It started with my thought that it was about time to write about Shirley, my mother, as it was HER struggle that inspired me to pursue the Kilimanjaro climb and raise funds to support lung health. However, like most mothers and daughters, “we” had issues and unfortunately due to her health and my distance (living in the eastern Arctic), we were never able to resolve them or have “closure” as some would say. I have struggled over this blog entry for several days as I think it is important that others know the incredibly strong and spirited woman that Shirley was. Yet there is pain too…..and much pain still in seeing her struggle too.

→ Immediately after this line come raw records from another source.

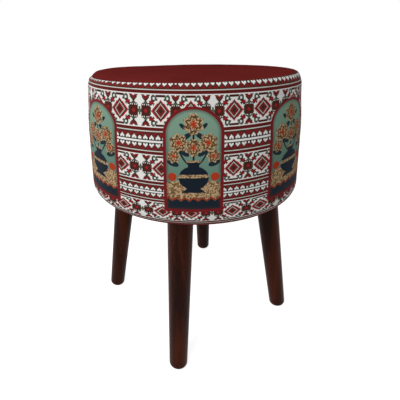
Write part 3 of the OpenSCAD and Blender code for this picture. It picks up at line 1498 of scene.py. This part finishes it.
@dataclass
class Cover:
    """The two sewn covers of the drum. Places are in millimetres, moves in metres."""

    finishes: Finishes
    drape: Drape = Drape()
    columns: int = 240
    rows: int = 74
    hem_points: int = 9
    # The sleeve is cut small, and is free to move between its hem and the seam
    shrink: float = 0.0006
    sleeve_run: ClothRun = ClothRun(0.0018, 180.0)
    sleeve_uneven: float = 0.00045
    free_low: float = 12.0
    free_low_over: float = 20.0
    free_top: float = 2.0
    free_top_over: float = 10.0
    # Pleats of the hem: how many, how unevenly spaced, how high and where
    pleats: int = 46
    pleat_drift: int = 5
    pleat_h: float = 0.0007
    pleat_over_r: float = 6.0
    pleat_over_z: float = 2.0
    # Rings of the top, from and to which radius and how many
    top_columns: int = 144
    top_rings: Tuple[Tuple[float, float, int], ...] = ((0.0, 150.0, 24), (153.0, SEAM_R - SOFT_GAP, 8))
    # The top starts flatter than its crown, is held at its edge, and dips there
    flatter: float = 2.0
    top_run: ClothRun = ClothRun(0.003)
    top_uneven: float = 0.0003
    held_r: float = 161.0
    held_over: float = 3.0
    free_r: float = 163.0
    free_over: float = 12.0
    dip: float = 0.0007
    dip_r: float = 160.0
    dip_over: float = 4.0
    top_share: float = 0.8
    # Stitches of the seam: how many, half the thread, how deep, and one stitch's path
    stitches: int = 330
    thread_half: float = 0.25
    thread_drop: float = 0.9
    stitch_path: Tuple[Point, ...] = ((-0.38, 0.0), (-0.15, 0.35), (0.15, 0.35), (0.38, 0.0))

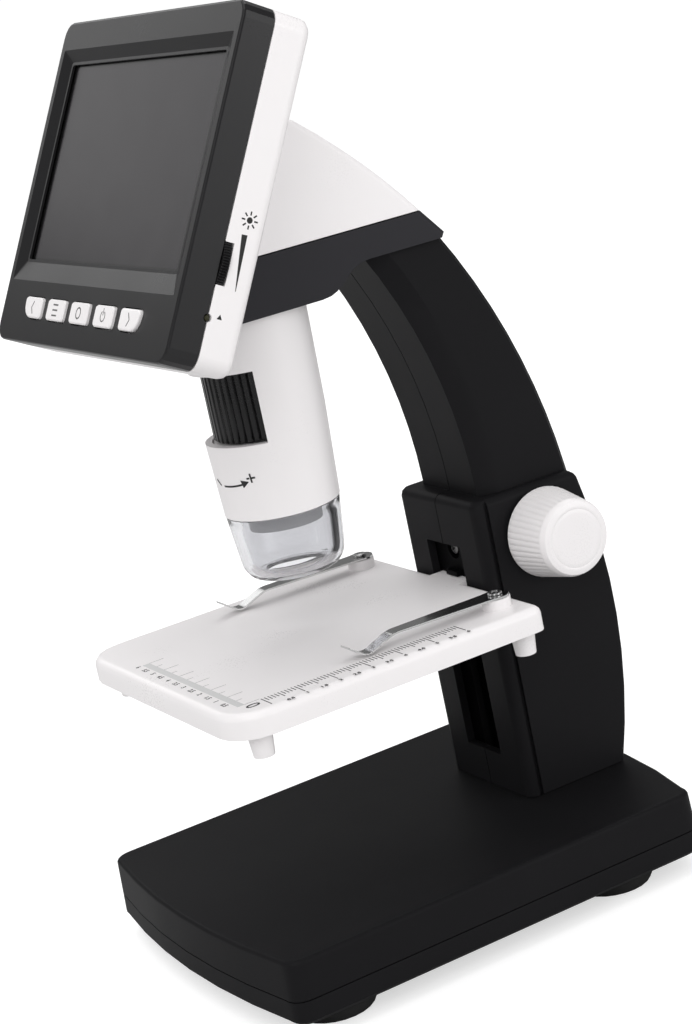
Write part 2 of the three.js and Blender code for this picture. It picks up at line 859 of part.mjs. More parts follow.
const plain = plainShell();
add(group, 'stand_right_shell', rightShell(plain), black);
add(group, 'stand_left_shell', leftShell(plain), black);
add(group, 'shell_screw_column', shellScrew(shellScrewPlaces.column), steel);
add(group, 'shell_screw_arm', shellScrew(shellScrewPlaces.arm), steel);
add(group, 'neck_bracket', neckBracket(), steel);
add(group, 'neck_screw_left', screwDown([-neckScrewX, neckScrewY], flangeTopZ), steel);
add(group, 'neck_screw_right', screwDown([neckScrewX, neckScrewY], flangeTopZ), steel);

// Stage, with the neck that reaches through the column's slot

const stageBackY = columnFrontY - stageBackGap;
const stageFrontY = stageBackY - stageDepth;
const stageUnderZ = stageTopZ - stageThick;
const bossX = stageHalfWidth - bossSideInset;
const bossY = stageBackY - bossBackInset;
const bossTopZ = stageTopZ + bossHeight;
const neckBottomZ = stageTopZ - neckHeight;
const sliderFrontY = slotWallBackY + runGap;
const sliderFlangeBackY = sliderFrontY + sliderThick;
const stageScrewPlace = [0, neckBottomZ + stageScrewRise];

function stageRing(z, inset) {
  const x = [-stageHalfWidth + inset, stageHalfWidth - inset];
  const front = stageFrontCorner - inset;
  const back = stageBackCorner - inset;
  return atHeight(roundedBox(x, [stageFrontY + inset, stageBackY - inset], [front, front, back, back]), z);
}

function stageLeg(place) {
  const profile = [
    [0, stageUnderZ - legHeight],
    [legTipRadius, stageUnderZ - legHeight],
    [legRadius, stageUnderZ],
    [legRadius, stageUnderZ + stageUnderDeep + stageWall / 2],
    [0, stageUnderZ + stageUnderDeep + stageWall / 2],
  ];
  return turned(profile, postSides, place);
}

function stagePlate() {
  const outer = loft([stageRing(stageUnderZ, 0), ...filletRings(stageRing, stageTopZ, stageRound)]);
  const under = loft([
    stageRing(stageUnderZ - cutOver, stageWall),
    stageRing(stageUnderZ + stageUnderDeep, stageWall),
  ]);
  const legX = stageHalfWidth - legSideInset;
  const legs = [-legX, legX].flatMap((x) => {
    return [stageFrontY + legFrontInset, stageBackY - legBackInset].map((y) => stageLeg([x, y]));
  });
  const bosses = [-bossX, bossX].map((x) => {
    return turned(rod(bossRadius, stageTopZ - stageRound, bossTopZ), roundSides, [x, bossY]);
  });
  const clipBore = rod(clipScrewRadius + seatGap, bossTopZ - clipScrewDeep, bossTopZ + cutOver);
  const bores = [-bossX, bossX].map((x) => turned(clipBore, boreSides, [x, bossY]));
  const neck = box(
    [-neckHalfWidth, neckHalfWidth],
    [stageBackY - stageWall, sliderFrontY - seatGap],
    [neckBottomZ, stageTopZ],
  );
  const neckBore = rod(shankHole, sliderFlangeBackY - screwLong, sliderFrontY);
  return cut(
    join(cut(outer, under), ...legs, ...bosses, neck),
    ...bores,
    turnedAlongY(neckBore, boreSides, stageScrewPlace),
  );
}

// Rack drive: a slider behind the column's front wall, with rack teeth on its back

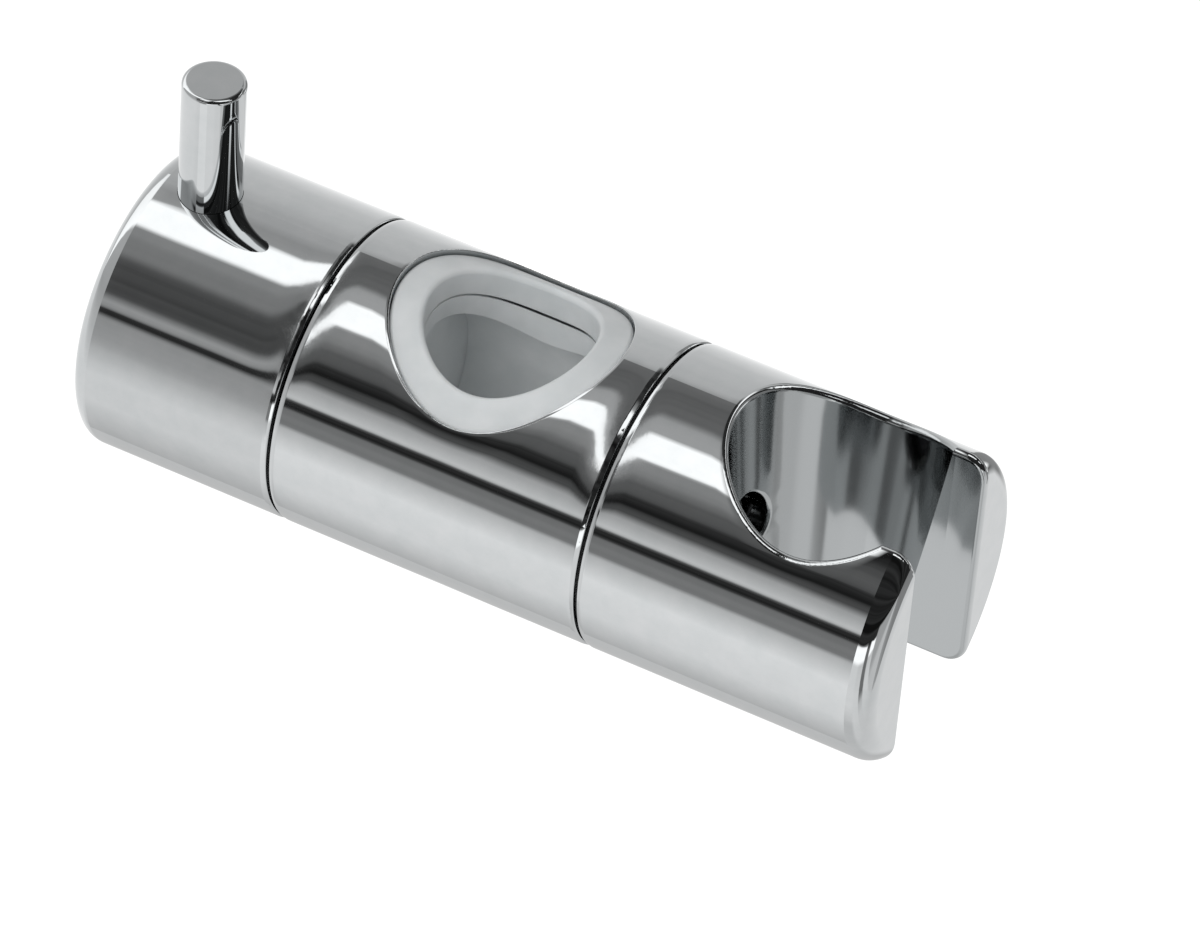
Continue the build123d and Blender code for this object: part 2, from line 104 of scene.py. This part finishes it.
# Beside the seams, where the shells draw in, the bands bend: millimetres along the tent, and degrees
BAND_BENDS = (
    (-129.5, 0), (-127.8, 6), (-126.6, 14), (-125.4, 25), (-123.9, -46), (-122.9, -24), (-121.8, -9),
    (-120.4, 0), (-75.0, 0), (-73.8, -7), (-72.4, -24), (-70.9, -50), (-69.9, -28), (-68.8, -14),
    (-67.4, -6),
)
BEND_FROM, BEND_TO = -130.0, -60.0
# The bends are kept in a ramp as greys, and this many degrees make up its whole range
BEND_SPAN = 100.0
# They are strongest at the angle BEND_TOP, and go to nothing at the other two
BEND_START, BEND_TOP, BEND_END = -40.0, 15.0, 75.0
# Faint streaks: how fine they are round the tent, how broken up, and how much light they add
STREAK_SCALE = 48.0
STREAK_DETAIL = 2.5
STREAK_LIGHT = 0.035

# Openings in the shells
WINDOW_RADIUS = 14.2 * MM
CUP_MIDDLE = 43.1 * MM
CUP_RADIUS = 13.35 * MM
SLOT_HALF_WIDTH = 8.9 * MM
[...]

This morning I was still pondering this when I entered my small home gym to begin yet another training session for the Kili climb. As I started my iPod, it is amazing that of the 827 songs, the one that started playing was “Here Comes the Sun”. It is a song that I’ve always associated with my mother and it was the song that my sister so wisely chose to play as everyone was leaving our mother’s memorial service. So here I am……writing this blog entry…..with “Here Comes The Sun” on “repeat” as I walk on the treadmill with tears in my eyes….but finally feeling that I can pay appropriate respect to Shirley, my mother.
It’s ironic – or perhaps just comforting – that I now live on the Gulf Island that was once the summer playground where my mother, sister and I spent so much time. Shirley was a striking blond beauty and always arrived and departed in style. I remember her driving down dirt roads on Gabriola in the open white convertible, tunes playing, leaving dust and turned heads in her wake. There might even be a wolf-whistle by some admirer or two in those days. Life was always an adventure with Shirley. She and my older sister were often mistaken for sisters with their similarity in looks, grace and stature. I was the buck toothed, darker haired, chubby – and somewhat annoying – kid in the back seat that did not share their model looks or style.
“Mother” always had such great spirit….and was a true fighter. A very young mom who faced so many adversities and yet soldiered on. Thrown into a late career with little formal education but lots of savvy, she set her sights on being a top realtor in West Vancouver with a preferred focus on waterfront properties. It was not an easy road for which she had no financial backing. Yet, with drive and fortitude, she achieved a recognized standing… until the great strides were overcome by illness and too much stress. Seeing a loved one struggle with a prolonged illness that robs her vitality is particularly cruel. We all feel that there must be something we can do, has to be something we can do… especially when the fight and the will is so strong. Mother volunteered for experimental treatments but in the end, her age prevented further intervention. Once her hope was lost, the struggle proved too difficult…..
At one time, I continued to phone her old number just to hear her voice on the outgoing message. It was a voice that I thought had been silenced much earlier when she was hospitalized for over 12 weeks in ICU and on a ventilator due to the pace of COPD and after repeated hospitalizations. Astounding everyone, though, she came back from that, learning how to breathe on her own again and enduring several weeks of rehab in order to walk again. Hearing her voice once more was amazing but, even at rest, it was clearly an effort for her to talk. It was too late to “talk it out” when the goal was simply on getting through the day. The hardest burden was on my sister who lived through Mother’s illness on a daily basis dealing with her frustrations, anger and expectations. I’m not sure I would have either of their fortitude and strength. However, I do want to ensure that fewer families have to face lung disease which robs a loved one of the most basic requirement of life – to simply breathe. While I could not help my mother overcome COPD, I launched the Kili Climb for Life initiative in her memory to build awareness and raise funds to promote lung health.
As those who suffer from lung disease know all too well, sometimes it is too often a struggle to simply breathe. I ask you, please, to talk with your families to take preventative measures — STOP smoking, commit to regular exercise, eat healthier and eliminate harsh chemicals in your homes…..and, if able, please donate even a small amount in order to further lung research.
You will breathe better for it.
Little darling, it’s been a long cold lonely winter
Little darling, it feels like years since it’s been here
Here comes the sun
Here comes the sun, and I say
It’s all right
Excerpt from “Here comes the sun” ~ The Beatles
(All funds raised go directly to the Canadian Lung Association.)